Digital changed the calculation... The sensors in digital cameras are inherently sensitive to infrared light – to avoid spoiling the visible colors infrared light is blocked from the sensor using an internal “heat filter”. That's a piece of glass that is opaque to the wavelengths of infrared light. Glibly put, all that is needed to take infrared photos is to remove the heat filter and replace it with a filter that blocks out visible light instead. In practice it requires a sophisticated technical lab with a clean room and high skills in disassembling and reassembling the camera. And for the Digital Single Lens Reflexes (DSLRs) that were the monarchs of my camera bag until quite recently, high skills in re-calibrating the autofocus function, since it's impossible to focus by eye, infrared being invisible! That's changed with my adoption of full frame mirrorles cameras since everything, focus, exposure control, viewfiding, and image capture, runs off of a single sensor. It remains exacting, and it's fairly expensive, but I've never regretted the cost. Another bonus of digital over film infrared is the fact that the native sharpness of the camera's sensor is maintained. One pixel in color converts to one pixel in infrared. My lab for the work has been LifePixel. I currently shoot infrared on a modified Canon R camera.
Footnotes:
[1] Digital mimicry of the human eye falls down in a couple of ways: One, the individual pixels on the camera sensor can only record one of the three colors humans and cameras use to record light.
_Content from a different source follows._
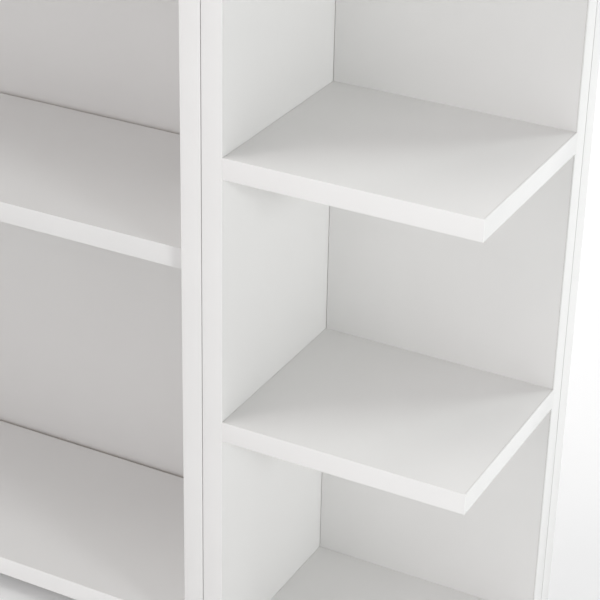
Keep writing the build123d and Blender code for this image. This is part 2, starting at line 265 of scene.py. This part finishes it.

The cones that register color images in our eyes are also monochromatic, but they're very dense and randomly distributed. The grid of sensitive pixels on a camera sensor is a grid of squares, so, there is a patented pattern called a Bayer grid that emphasizes green (as the eye does, for other reasons) and the color value of a pixel is calculated from the pixel itself (recording one color) and the pixels surrounding it (recording other colors). Imperfect, but it’s good enough, and in today’s digital photography, very good indeed. Second, the response of the electronic pixel on the sensor to light is far more linear than the response of the chemical elements in your eye or the chemicals in old fashioned color film. I think this is much more visible than the Bayer issue. It can give a peculiar harshness to a digital photo, particularly in skin tones in people of European descent. It’s probably a big part of the reason that Hollywood is doing the needful to keep Eastman Kodak, the manufacturer of Glorious Eastmancolor negative film, in business. For me, digital good enough is good enough, and in fact amazingly good, but if you’re spending a hundred million dollars on making a movie and your return depends on how subtly attractive the actors are? You shoot Eastmancolor film, and the fact that there’s still a company capable of manufacturing film in the quantity and the quality needed means a lot you.
[2] I'm simplifying here, even, perhaps, by my own standards. I think a physicist would object to my calling a photon of light a thing or an object because it has no mass. Point taken, but it is an elementary particle and calling a particle a thing is about the level of precision this layman's brain can operate on.
[3] I did some extra reading on the history of physics while prepping this page, and ran across such concepts as the Ultraviolet Catastrophe and the Photon Antibunching Effect. This all sounds weird and funny, even ludicrous, to the layman. Easy to dismiss for some, but the real take away for me is that if you honestly want to fully understand this stuff you're going to have to commit – at a minimum – to an undergraduate degree in physics, and hard work while you're at school earning it.